Shadia Drury criticized Strauss's acceptance of dissembling and deception of the populace as "the peculiar justice of the wise", whereas Plato proposed the noble lie as based upon moral good. In criticizing Natural Right and History (1953), she said that "Strauss thinks that the superiority of the ruling philosophers is an intellectual superiority and not a moral one ... [he] is the only interpreter who gives a sinister reading to Plato, and then celebrates him."

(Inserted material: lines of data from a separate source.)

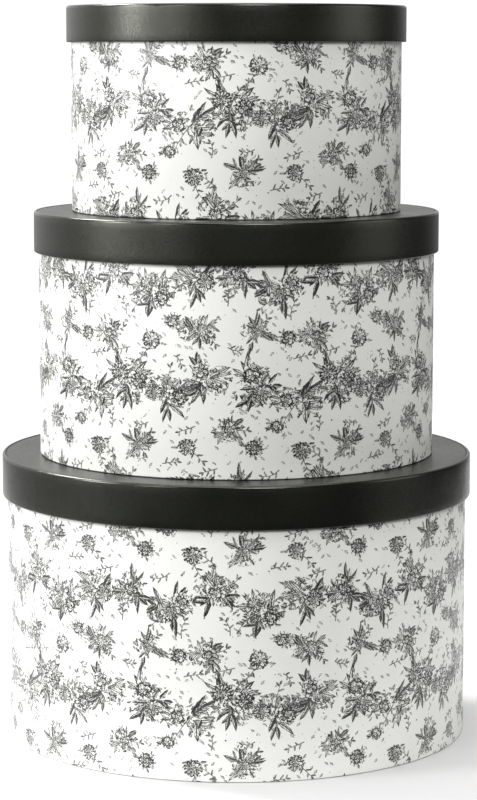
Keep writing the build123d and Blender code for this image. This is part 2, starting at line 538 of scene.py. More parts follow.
RAISED_FIBRE = 0.1 * MM
RAISED_PULP = 0.3 * MM
PULP_FLECK = (0.12, 0.1, 0.08, 1.0)
LEAF_OUTLINE = 0.31  # in half widths of the leaf, as the next one
LEAF_RIB = 0.16
LEAF_VEIN_INK = 0.75
PETAL_OUTLINE = 0.24
PETAL_LINES = 2.6
PETAL_LINE_INK = 0.9
BLOOM_WOBBLE = 1.4  # how far the rings of a flower stray
BLOOM_OUTLINE = 0.7  # share of a petal's depth at which its outline starts
TINY_LEAF_SCALE = (230.0, 480.0, 1.0)  # tiny leaves in a metre, along and across
TINY_LEAF_REACH = 0.5
TINY_LEAF_OUTLINE = 0.35
TINY_LEAF_RIB = 0.08
FULL_TURN = 6.28
GROUND_DOTS = 260.0  # places for dots in a metre
GROUND_DOT_REACH = 0.1
GROUND_DOT_SHARE = 0.4


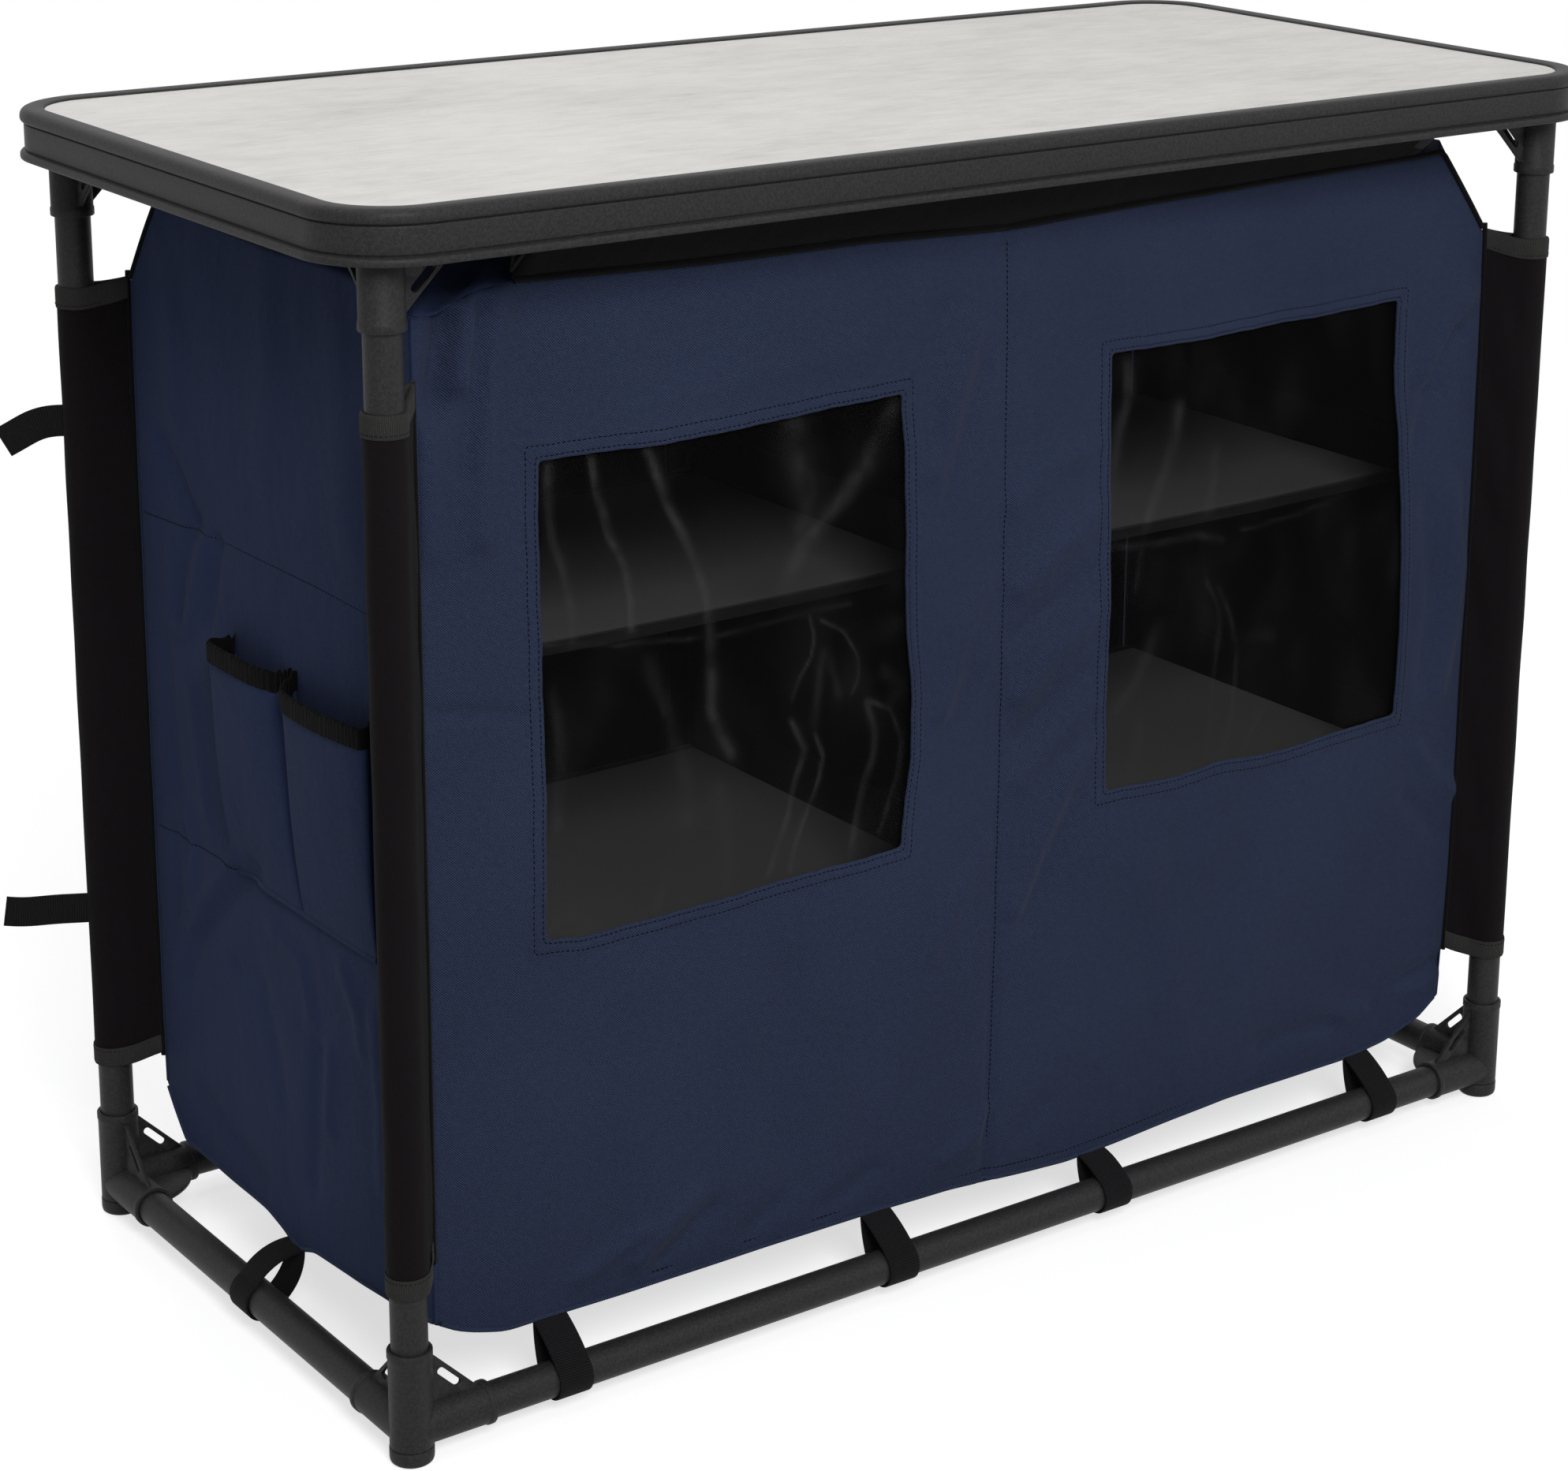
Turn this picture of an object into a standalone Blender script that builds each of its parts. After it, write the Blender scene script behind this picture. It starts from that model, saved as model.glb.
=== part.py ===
"""Fabric camp kitchen cupboard.

A stone-look worktop in a moulded rim stands on a plug-together tube frame. A fabric cabinet with a
windowed front, four shelves, two zip doors at the rear and an expanding pocket hangs inside the frame.

Metres, +Z up. The origin is on the ground under the middle of the cupboard. +X runs along the long
side, and -Y faces the windowed front.
"""
import math

import bmesh
import bpy
from mathutils import Matrix, Vector

MM = 0.001

# Worktop
WORKTOP_LENGTH = 1026 * MM
WORKTOP_DEPTH = 490 * MM
WORKTOP_HEIGHT = 800 * MM
WORKTOP_CORNER_RADIUS = 58 * MM
BOARD_THICKNESS = 3.5 * MM
BOARD_EDGE_COVER = 12 * MM
BOARD_STEP = 0.5 * MM

# Rim section
RIM_WIDTH = 16 * MM
RIM_DROP = 31.5 * MM
RIM_WALL = 3 * MM
RIM_BEAD_RISE = 1.8 * MM
RIM_EDGE_RADIUS = 3 * MM
RIM_GROOVE_DROP = 5.7 * MM
RIM_GROOVE_DEPTH = 0.7 * MM
RIM_GROOVE_WIDTH = 1.2 * MM
RIM_LIP_HEIGHT = 4.6 * MM
RIM_LIP_REACH = 0.8 * MM
RIM_SHELF_THICKNESS = 2 * MM
RIM_SHELF_WIDTH = 8 * MM

# Tube frame
LEG_INSET_X = 39 * MM
LEG_INSET_Y = 33.7 * MM
TUBE_RADIUS = 11.85 * MM
TUBE_WALL = 1.2 * MM
LOWER_RAIL_HEIGHT = 22.55 * MM

# Corner connector
POST_RADIUS = 14.0 * MM
ARM_RADIUS = 13.7 * MM
COLLAR_RADIUS = 14.5 * MM
COLLAR_LENGTH = 5 * MM
SOCKET_REACH = 55 * MM
TUBE_STOP = 15.5 * MM
SOCKET_CLEARANCE = 0.3 * MM
WEB_REACH = 49 * MM
WEB_THICKNESS = 3 * MM
WEB_SLOT_LENGTH = 21 * MM
WEB_SLOT_WIDTH = 5 * MM
WEB_SLOT_MARGIN = 3 * MM
FLAT_WEB_RADIUS = 50 * MM

# Foot cap
FOOT_RADIUS = 14.3 * MM
FOOT_HEIGHT = 10.8 * MM
FOOT_CHAMFER = 1.5 * MM
FOOT_SPIGOT_RADIUS = 8 * MM
FOOT_SPIGOT_LENGTH = 8.5 * MM

# Fabric cabinet
WING_X = 30.5 * MM
WING_Y = 21.3 * MM
CABINET_DROP = 55 * MM
CABINET_BOTTOM = 55 * MM
FABRIC = 1.2 * MM
TOP_CUT_X = 43.5 * MM
TOP_CUT_Y = 45 * MM
TOP_CUT_Z = 62 * MM
BOTTOM_CUT_X = 30 * MM
BOTTOM_CUT_Y = 30 * MM
BOTTOM_CUT_Z = 40 * MM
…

Leo Strauss also was criticized for proposing the notion of "esoteric" meanings to ancient texts, obscure knowledge inaccessible to the "ordinary" intellect. In Persecution and the Art of Writing (1952), he proposes that some philosophers write esoterically to avert persecution by the political or religious authorities, and, per his knowledge of Maimonides, Al Farabi, and Plato, proposed that an esoteric writing style is proper for the philosophic text. Rather than explicitly presenting his thoughts, the philosopher's esoteric writing compels the reader to think independently of the text, and so learn. In the Phædrus, Socrates notes that writing does not reply to questions, but invites dialogue with the reader, thereby minimizing the problems of grasping the written word. Strauss noted that one of writing's political dangers is students' too-readily accepting dangerous ideas—as in the trial of Socrates, wherein the relationship with Alcibiades was used to prosecute him.